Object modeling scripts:
────────────────────

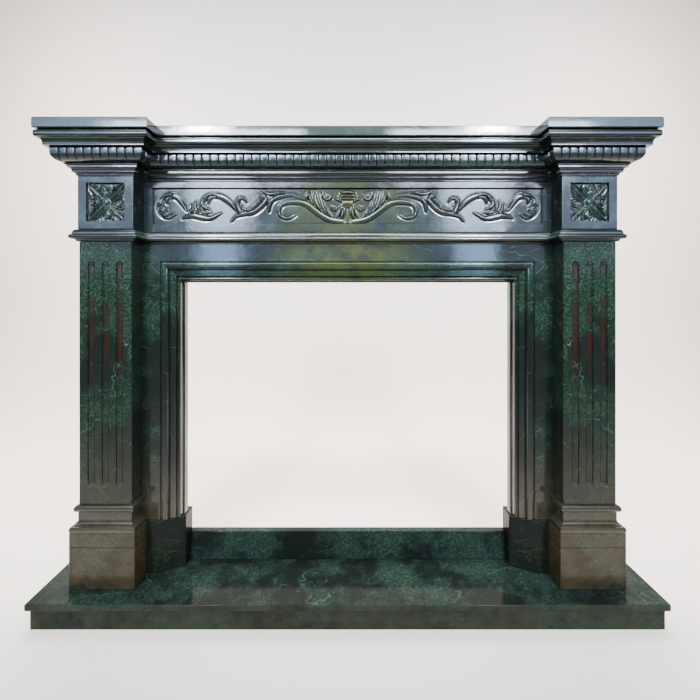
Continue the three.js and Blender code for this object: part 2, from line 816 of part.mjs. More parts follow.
// Lintel, frieze and the centre stretch of the mouldings
const lintelHalf = shaftInner - mortarJoint;
const lintelPanel = stoneBlock(
  -lintelHalf,
  lintelHalf,
  panelBack,
  panelFace,
  neckFoot - architraveTop - mortarJoint,
);
const neckCentre = stack(neckProfile, centrePlan);
const bedCentre = stack(bedProfile, centrePlan);
const reedCentre = stack(reedProfile, reededCentrePlan);
surround.add(
  piece("architrave_head", architraveHead(), "marble", 0, architraveTop - mortarJoint),
  piece("lintel_panel", lintelPanel, "marble", 0, architraveTop),
  piece("neck_moulding_centre", neckCentre, "marble", 0, neckFoot),
  piece("frieze_panel", friezeSlab(), "carved", 0, blockFoot),
  piece("bed_moulding_centre", bedCentre, "marble", 0, bedFoot),
  piece("reeded_moulding_centre", reedCentre, "carved", 0, reedFoot),
);

// Shelf
const underShelf = stack(
  traceProfile(
    underShelfMembers,
    underShelfHeight - mortarJoint,
    underShelfProjection,
    curveSteps,
  ),
  breakfrontPlan,
);
const shelf = stack(easedEdges(shelfThickness, shelfOverhang), breakfrontPlan);
surround.add(
  piece("under_shelf", underShelf, "marble", 0, underShelfFoot),
  piece("shelf", shelf, "marble", 0, shelfFoot),
);

const part = new THREE.Group();
part.add(surround);

export default part;
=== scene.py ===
import json
import math

import bpy
import numpy as np
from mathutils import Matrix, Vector


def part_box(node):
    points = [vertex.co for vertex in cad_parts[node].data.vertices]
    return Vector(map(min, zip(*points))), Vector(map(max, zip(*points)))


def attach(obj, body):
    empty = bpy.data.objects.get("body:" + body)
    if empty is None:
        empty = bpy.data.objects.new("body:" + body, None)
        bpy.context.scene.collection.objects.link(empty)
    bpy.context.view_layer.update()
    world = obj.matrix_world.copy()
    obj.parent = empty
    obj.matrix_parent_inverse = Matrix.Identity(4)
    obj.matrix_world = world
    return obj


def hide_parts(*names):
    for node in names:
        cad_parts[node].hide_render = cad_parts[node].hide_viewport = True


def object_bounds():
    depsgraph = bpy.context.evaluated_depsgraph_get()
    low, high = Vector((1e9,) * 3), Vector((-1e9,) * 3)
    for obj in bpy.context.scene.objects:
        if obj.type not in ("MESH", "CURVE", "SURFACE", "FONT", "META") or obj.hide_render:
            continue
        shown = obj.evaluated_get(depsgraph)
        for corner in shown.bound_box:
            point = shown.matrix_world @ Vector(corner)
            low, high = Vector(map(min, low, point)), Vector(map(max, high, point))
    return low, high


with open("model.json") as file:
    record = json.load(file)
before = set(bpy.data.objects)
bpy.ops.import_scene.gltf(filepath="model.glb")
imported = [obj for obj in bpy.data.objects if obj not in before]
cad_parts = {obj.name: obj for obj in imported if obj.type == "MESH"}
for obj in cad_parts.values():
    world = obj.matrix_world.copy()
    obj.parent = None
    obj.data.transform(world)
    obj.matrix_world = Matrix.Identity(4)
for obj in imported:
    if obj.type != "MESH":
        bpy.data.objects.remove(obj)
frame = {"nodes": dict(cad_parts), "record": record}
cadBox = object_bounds()
print("mantel: loaded", len(frame["nodes"]), "stones")

# Everything below is in metres. A depth is measured from the wall plane towards the room.
mm = 0.001
wallY = cadBox[1].y
joint = 0.4 * mm  # mortar joint between two stones
sides = {"left": -1, "right": 1}


def nodeSpan(node):  # low and high x, low and high z, and the depth of the front
    low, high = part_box(node)
    return low.x, high.x, low.z, high.z, wallY - low.y


shaftLow, shaftHigh, shaftFoot, shaftHead, shaftFront = nodeSpan("fluted_shaft_right")
blockLow, blockHigh = nodeSpan("rosette_block_right")[:2]
plinthLow = nodeSpan("plinth_block_right")[0]
panelFront = nodeSpan("lintel_panel")[4]
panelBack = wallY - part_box("lintel_panel")[1].y
pilasterCentre = (shaftLow + shaftHigh) / 2

# Camera, a little below the head of the opening and square to the front
camera = {"height": 0.951, "distance": 1.3768, "frontPlane": 0.0905, "lens": 21.09}
framing = {"shiftX": 0.0035, "shiftY": -0.0714}

cameraData = bpy.data.cameras.new("camera")
cameraData.lens = camera["lens"]
cameraData.sensor_width = 36
cameraData.shift_x = framing["shiftX"]
cameraData.shift_y = framing["shiftY"]
cameraObject = bpy.data.objects.new("camera", cameraData)
cameraObject.location = (0, camera["frontPlane"] - camera["distance"], camera["height"])
cameraObject.rotation_euler = (math.radians(90), 0, 0)
bpy.context.scene.collection.objects.link(cameraObject)
bpy.context.scene.camera = cameraObject

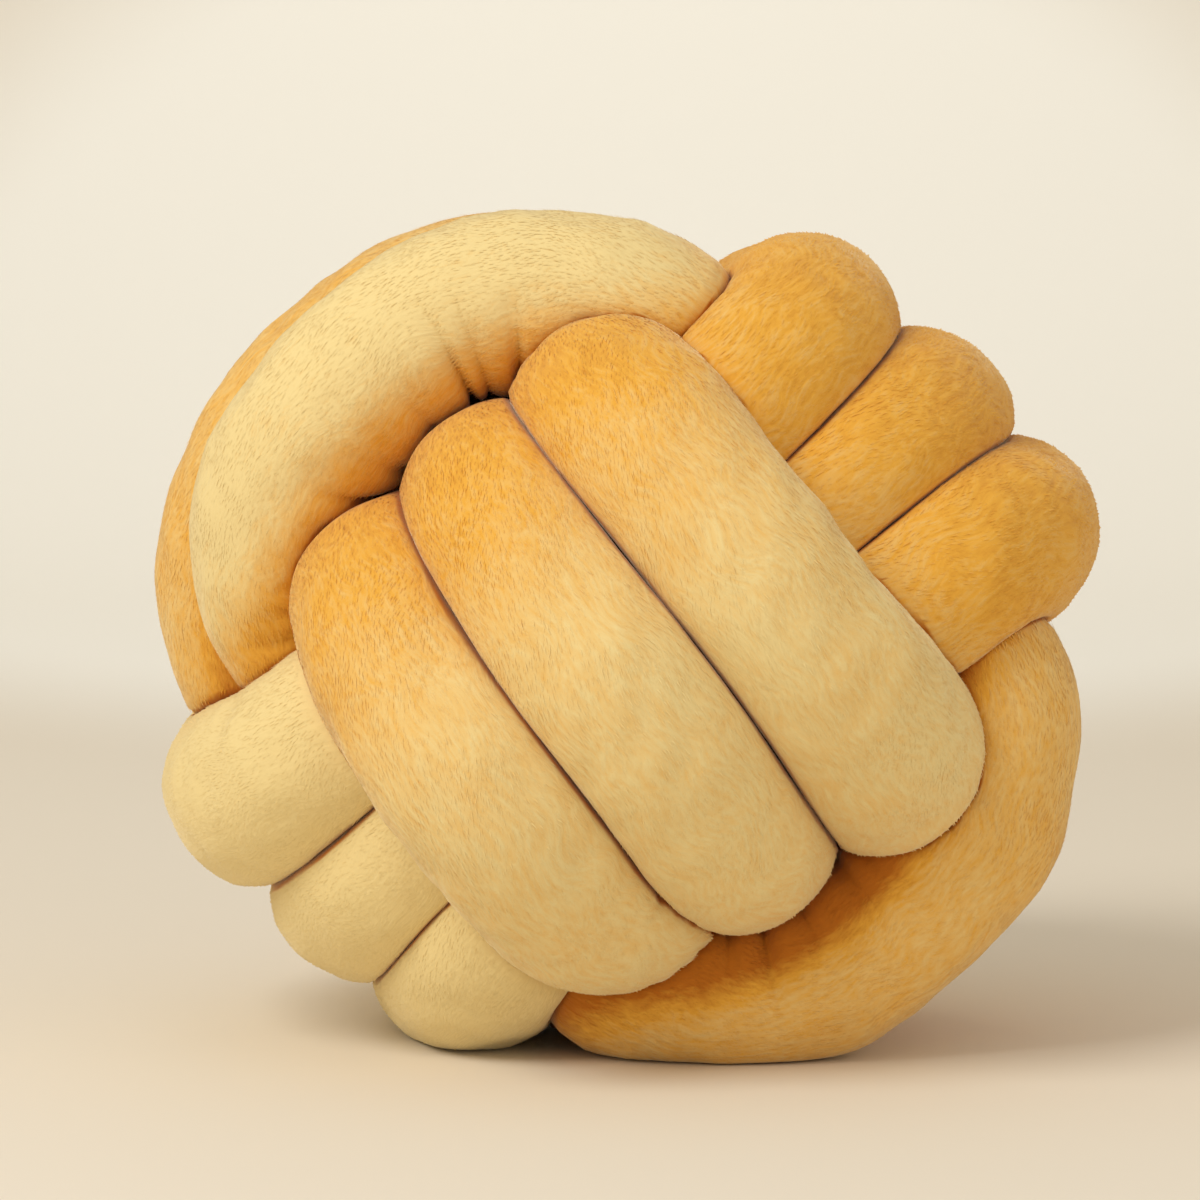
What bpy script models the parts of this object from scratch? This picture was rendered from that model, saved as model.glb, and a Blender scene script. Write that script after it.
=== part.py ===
"""Knot cushion: one long stuffed plush tube tied into a ball knot with three turns each way.

Metres, +Z up, the face with the three turns that lie on top looks along -Y. The ball stands on
the XY plane, on the flats that its own weight presses into it.
"""

from collections import namedtuple
from math import cos, pi, radians, sin

import bmesh
import bpy
import numpy as np
from mathutils import Matrix

# ---- driving dimensions, in metres ----
TUBE_RADIUS = 0.0265      # the stuffed tube where nothing presses on it
MOST_SWELL = 1.12         # a squeezed tube grows this much across to keep its filling, at most
PART_GAP = 0.0010         # kept between the skin and the middle of a crease
OWN_STRETCH = 0.9 * TUBE_RADIUS   # along the tube, nothing nearer than this touches a stretch,
OWN_BEND = 3.2 * TUBE_RADIUS      # and nearer than this only the inside of its own bend does
PRESSED_IN = 0.008        # how deep the ball's weight presses it against the floor

# how the knot lies: its own axes (u, v, w) start along +X, the picture's up, and towards the viewer
ROLL = 50                 # degrees, the front turns run down to the right
TIP = 3                   # degrees, the upper left side is tipped forwards
LEAN = 3                  # degrees, the upper right side leans forwards
TILT_BACK = 5             # degrees, the front face looks up a little

# ---- the ball knot ----
# Each ring is a loop of three turns. Its long way ends in two faces, where the turns show side by
# side. Its short way ends in two passages, where they run under the faces of another ring.
RING_AXES = {"A": "wuv", "B": "uvw", "C": "vwu"}     # long way, short way, sideways

Turn = namedtuple("Turn", "face far_face passage far_passage"
                          " side_at_face side_at_passage side_at_far_face side_at_far_passage"
                          " turned power")

# millimetres from the middle of the ball, degrees for turned, and the superellipse power of the
# loop, where 2 is an ellipse and more is squarer
TURNS = {
    "A": [Turn(112, 112, 83, 64, 43, 36, 46, 41, 0, 2.3),
          Turn(116, 116, 69, 60, -5, -14, 0, 4, 0, 2.3),
          Turn(112, 112, 53, 56, -51, -53, -46, -38, 0, 2.2)],
    "B": [Turn(109, 106, 75, 69, 46, 43, 50, 43, 6, 2.8),
          Turn(94, 112, 71, 86, 0, 0, 0, 0, 12, 2.9),
          Turn(106, 100, 74, 74, -46, -43, -46, -43, 4, 2.5)],
    "C": [Turn(106, 98, 74, 74, 49, 33, 45, 40, 0, 2.5),
          Turn(106, 106, 74, 74, 8, 2, 8, 0, 0, 2.5),
          Turn(99, 112, 74, 74, -35, -30, -35, -40, 0, 2.7)],
}
POINTS_PER_TURN = 24
LEFT_OUT = 2              # points at the start and end of a ring that are given up to the links

# places (u, v, w) in millimetres that the tube passes between the rings. The link is given as it
# runs from ring A to ring B, and is passed on one axis for the way from ring B to ring C.
FIRST_END = [(30, 20, 22), (-4, 32, 12), (-38, 40, 0)]
LINK = [(-40, -38, -4), (-22, -34, 22), (4, -38, 40)]
LAST_END = [(-40, 0, -38), (-14, -8, -18), (26, -8, 2)]

# ---- how the tube settles when the knot is pulled tight ----
CROWDED = 0.030           # stretches nearer to each other than this push apart
HELD_BEYOND = 0.104       # so far from the middle the turns stay where the table puts them,
FREE_WITHIN = 0.088       # and nearer than this they give way
HELD, FREE = 0.35, 0.01   # share of the way back that each round pulls the outer and inner stretches
ROUNDS = 150

# ---- how the skin meets itself ----
CREASE_HARDNESS = 9       # higher lets the tube stay round for longer before it flattens
OWN_BEND_ROOM = 0.92      # share of the room that the inside of a tube's own bend may fill
EVENED_OVER = 0.012       # length along the tube over which its swelling evens out
END_ROUNDING = 0.026      # length over which the closed ends round off,
END_FLATNESS = 0.93       # and the share of that roundness they reach before their flat caps

# ---- mesh fineness ----
ROUTE_STEP = 0.004        # spacing of the points that the contact is worked out from
RING_EVERY = 3            # every third point carries a ring of the mesh
BEVEL_RESOLUTION = 4      # 4 + 2 * 4 = 12 sides
SEED_RADIUS = 0.001       # the tube starts this thin and is then blown up to its contacts
FAR = 10.0                # metres, stands for no contact
NEARLY_NONE = 1e-6        # and lengths below this count as none

PLUSH = {"name": "yellow_plush", "color": (0.82, 0.60, 0.27, 1.0), "roughness": 0.92}


def superellipse(angle, power):
    """(short, long) of a unit superellipse, in the direction of the angle from the short way."""
    size = (abs(cos(angle)) ** power + abs(sin(angle)) ** power) ** (-1 / power)
    return cos(angle) * size, sin(angle) * size


def eased(share):
    return share * share * (3 - 2 * share)


def ring_points(name):
    """Centre line of one ring's three turns, from one far passage to another, as (u, v, w)."""
    long_way, short_way, side_way = ("uvw".index(axis) for axis in RING_AXES[name])
    turns = TURNS[name]
    points = []
    for step in range(LEFT_OUT, 3 * POINTS_PER_TURN + 1 - LEFT_OUT):
        count, within = divmod(step, POINTS_PER_TURN)
        turn = turns[count]
        angle = 2 * pi * within / POINTS_PER_TURN
        short, long = superellipse(angle, turn.power)
        long *= turn.face if long >= 0 else turn.far_face
        short *= -turn.far_passage if short >= 0 else -turn.passage
        next_turn = turns[min(count + 1, 2)]
        places = (turn.side_at_far_passage, turn.side_at_face, turn.side_at_passage,
                  turn.side_at_far_face, next_turn.side_at_far_passage)
        quarter, within = divmod(within, POINTS_PER_TURN // 4)
        share = eased(4 * within / POINTS_PER_TURN)
        turned = radians(turn.turned)
        point = [0.0, 0.0, 0.0]
        point[long_way] = (long * cos(turned) - short * sin(turned)) / 1000
        point[short_way] = (long * sin(turned) + short * cos(turned)) / 1000
        point[side_way] = (places[quarter] * (1 - share) + places[quarter + 1] * share) / 1000
        points.append(point)
    return points


def between_rings(places, passed_on=0):
    """Places in metres, passed on by as many axes as asked: u to v, v to w, w to u."""
    return np.roll(np.array(places) / 1000, passed_on, axis=1)


def route_points():
    """Points of the whole route: tucked end, ring A, link, ring B, link, ring C, tucked end."""
    return np.vstack([between_rings(FIRST_END), ring_points("A"), between_rings(LINK), ring_points("B"),
                      between_rings(LINK, passed_on=1), ring_points("C"), between_rings(LAST_END)])


def spread(line, step):
    """The same line with evenly spaced points."""
    length = np.r_[0.0, np.cumsum(np.linalg.norm(np.diff(line, axis=0), axis=1))]
    places = np.linspace(0.0, length[-1], int(round(length[-1] / step)) + 1)
    return np.column_stack([np.interp(places, length, line[:, axis]) for axis in range(3)])


def smooth_line(points, step, per_span=16, passes=6):
    """A smooth curve through the points (Catmull-Rom), evenly spaced and slightly relaxed."""
    ends = np.vstack([2 * points[0] - points[1], points, 2 * points[-1] - points[-2]])
    share = np.arange(per_span)[:, None] / per_span
    spans = []
    for p0, p1, p2, p3 in zip(ends, ends[1:], ends[2:], ends[3:]):
        spans.append(0.5 * (2 * p1 + (p2 - p0) * share + (2 * p0 - 5 * p1 + 4 * p2 - p3) * share ** 2
                            + (3 * p1 - p0 - 3 * p2 + p3) * share ** 3))
    line = spread(np.vstack(spans + [points[-1:]]), step)
    for _ in range(passes):
        line[1:-1] = 0.25 * line[:-2] + 0.5 * line[1:-1] + 0.25 * line[2:]
    return spread(line, step)


def settled(line):
    """Pushes crowded stretches apart inside the knot, round after round, and keeps its outer turns."""
    start = spread(line, 2 * ROUTE_STEP)
    along = np.arange(len(start)) * 2 * ROUTE_STEP
    own = np.abs(along[:, None] - along) < OWN_BEND
    outer = (np.linalg.norm(start, axis=1) - FREE_WITHIN) / (HELD_BEYOND - FREE_WITHIN)
    hold = (FREE + (HELD - FREE) * eased(np.clip(outer, 0, 1)))[:, None]
    line = start.copy()
    for _ in range(ROUNDS):
        offset = line[:, None] - line
        apart = np.linalg.norm(offset, axis=2)
        crowding = np.where((apart < CROWDED) & ~own, 0.5 * (CROWDED - apart), 0.0)
        push = (offset * (crowding / np.maximum(apart, NEARLY_NONE))[..., None]).sum(axis=1)
        line += push / np.maximum((crowding > 0).sum(axis=1), 1)[:, None]
        line += hold * (start - line)
        line[1:-1] = 0.25 * line[:-2] + 0.5 * line[1:-1] + 0.25 * line[2:]
    return smooth_line(line, ROUTE_STEP)


def lying():
    """Turns the knot's axes into the world's."""
    turn = (Matrix.Rotation(radians(90 - TILT_BACK), 3, "X") @ Matrix.Rotation(radians(-ROLL), 3, "Z")
            @ Matrix.Rotation(radians(LEAN), 3, "X") @ Matrix.Rotation(radians(TIP), 3, "Y"))
    return np.array(turn)


def room_around(centres, places, outward, line):
    """Distance from each centre to half way to the nearest other stretch, along each direction."""
    along_line = np.arange(len(line)) * ROUTE_STEP
    room = np.empty(outward.shape[:2])
    for index, centre in enumerate(centres):
        offset = line - centre
        apart = np.abs(along_line - places[index])
        reach = outward[index] @ offset.T
        squared = (offset ** 2).sum(axis=1)
        half_way = np.where(reach > NEARLY_NONE, squared / (2 * np.maximum(reach, NEARLY_NONE)), FAR)
        half_way[:, apart < OWN_STRETCH] = FAR
        half_way[:, apart < OWN_BEND] *= OWN_BEND_ROOM
        room[index] = half_way.min(axis=1)
    return room


def skin_radius(room, ring_step):
    """Radius of the skin: the free tube's in the open, up to the contact where there is one."""
    full_area = pi * TUBE_RADIUS ** 2
    swell = np.ones(len(room))
    width = max(1, int(round(EVENED_OVER / ring_step)))
    weights = np.hanning(2 * width + 3)[1:-1]
    weights /= weights.sum()
    for _ in range(3):
        free = TUBE_RADIUS * swell[:, None]
        crowded = free ** -float(CREASE_HARDNESS) + room ** -float(CREASE_HARDNESS)
        radius = crowded ** (-1 / CREASE_HARDNESS)
        area = pi * (radius ** 2).mean(axis=1)
        swell = np.clip(swell * np.sqrt(full_area / area), 1.0, MOST_SWELL)
        swell = np.convolve(np.pad(swell, width, mode="edge"), weights, mode="valid")
    return radius - PART_GAP


def thin_tube(line, name):
    """The route as a curve with a thin round bevel and filled caps, made a closed mesh."""
    curve = bpy.data.curves.new(name, "CURVE")
    curve.dimensions = "3D"
    curve.bevel_depth = SEED_RADIUS
    curve.bevel_resolution = BEVEL_RESOLUTION
    curve.use_fill_caps = True
    spline = curve.splines.new("POLY")
    spline.points.add(len(line) - 1)
    for point, place in zip(spline.points, line):
        point.co = (*place, 1.0)
    holder = bpy.data.objects.new(name + "_route", curve)
    bpy.context.scene.collection.objects.link(holder)
    bpy.context.view_layer.update()
    evaluated = holder.evaluated_get(bpy.context.evaluated_depsgraph_get())
    mesh = bpy.data.meshes.new_from_object(evaluated)
    bpy.data.objects.remove(holder)
    shell = bmesh.new()
    shell.from_mesh(mesh)
    bmesh.ops.remove_doubles(shell, verts=shell.verts, dist=SEED_RADIUS / 20)
    bmesh.ops.recalc_face_normals(shell, faces=shell.faces)
    shell.to_mesh(mesh)
    shell.free()
    mesh.name = name
    return mesh


def blown_up(mesh, rings, line):
    """Moves every vertex of the thin tube out to the skin, and rounds off the two ends."""
    count = len(mesh.vertices)
    flat = np.empty(count * 3)
    mesh.vertices.foreach_get("co", flat)
    places = flat.reshape(-1, 3)
    owner = np.array([np.argmin(((rings - place) ** 2).sum(axis=1)) for place in places])
    order = np.argsort(owner, kind="stable")
    sides = count // len(rings)
    by_ring = order.reshape(len(rings), sides)
    outward = places[by_ring] - rings[:, None, :]
    outward /= np.linalg.norm(outward, axis=2)[..., None]
    ring_step = np.linalg.norm(rings[1] - rings[0])
    along = np.arange(len(rings)) * (len(line) - 1) * ROUTE_STEP / (len(rings) - 1)
    radius = skin_radius(room_around(rings, along, outward, line), ring_step)
    from_end = np.minimum(along, along[-1] - along)
    short_of_end = np.clip(1 - from_end / END_ROUNDING, 0.0, END_FLATNESS)
    radius *= np.sqrt(1 - short_of_end ** 2)[:, None]
    places[by_ring] = rings[:, None, :] + outward * radius[..., None]
    return places


def plush():
    material = bpy.data.materials.new(PLUSH["name"])
    material.use_nodes = True
    shader = material.node_tree.nodes["Principled BSDF"]
    shader.inputs["Base Color"].default_value = PLUSH["color"]
    shader.inputs["Roughness"].default_value = PLUSH["roughness"]
    shader.inputs["Metallic"].default_value = 0.0
    return material


def knotted_tube():
    """The whole cushion: the tube from one tucked end to the other, tied and set on the floor."""
    line = settled(smooth_line(route_points(), ROUTE_STEP)) @ lying().T
    rings = spread(line, ROUTE_STEP * RING_EVERY)
    mesh = thin_tube(rings, "knotted_tube")
    places = blown_up(mesh, rings, line)
    middle = (places.min(axis=0) + places.max(axis=0)) / 2
    places -= (middle[0], middle[1], places[:, 2].min() + PRESSED_IN)
    places[:, 2] = np.maximum(places[:, 2], 0.0)
    mesh.vertices.foreach_set("co", places.ravel())
    mesh.update()
    mesh.materials.clear()
    mesh.materials.append(plush())
    return bpy.data.objects.new("knotted_tube", mesh)


def main():
    for old in list(bpy.data.objects):
        bpy.data.objects.remove(old)
    cushion = bpy.data.collections.new("knot_cushion")
    bpy.context.scene.collection.children.link(cushion)
    cushion.objects.link(knotted_tube())


main()
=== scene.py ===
"""Knot cushion: one long stuffed tube of short-pile plush, tied into a ball knot.

Metres, +Z up, the face with the three turns that lie on top looks along -Y.
"""

from collections import namedtuple
from math import cos, pi, radians, sin

import bpy
import numpy as np
from bpy.props import FloatProperty, FloatVectorProperty, IntProperty, PointerProperty
from mathutils import Matrix, Vector


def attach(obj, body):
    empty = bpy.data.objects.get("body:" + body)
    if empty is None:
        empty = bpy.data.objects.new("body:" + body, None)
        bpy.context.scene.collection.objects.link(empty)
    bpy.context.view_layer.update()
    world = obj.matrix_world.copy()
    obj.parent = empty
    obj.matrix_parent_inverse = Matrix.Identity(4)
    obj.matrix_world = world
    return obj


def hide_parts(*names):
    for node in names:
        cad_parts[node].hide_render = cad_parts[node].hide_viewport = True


bl_info = {
    "name": "Knot Cushion",
    "version": (1, 0, 0),
    "blender": (4, 5, 0),
    "location": "3D View > Sidebar > Knot Cushion",
    "description": "A stuffed plush tube in a ball knot, with its pile, a floor and soft light",
    "category": "Object",
}

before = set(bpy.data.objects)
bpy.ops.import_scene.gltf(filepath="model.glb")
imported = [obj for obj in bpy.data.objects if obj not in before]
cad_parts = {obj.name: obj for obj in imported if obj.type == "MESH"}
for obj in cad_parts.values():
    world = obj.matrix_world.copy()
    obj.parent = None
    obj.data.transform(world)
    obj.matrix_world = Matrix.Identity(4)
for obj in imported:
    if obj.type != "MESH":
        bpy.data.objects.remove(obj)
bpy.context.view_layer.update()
NODE = "knotted_tube"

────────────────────

- **Short task**
Which lines contain "vertex"? Show each of them.

- **Final result**
    points = [vertex.co for vertex in cad_parts[node].data.vertices]
    """Moves every vertex of the thin tube out to the skin, and rounds off the two ends."""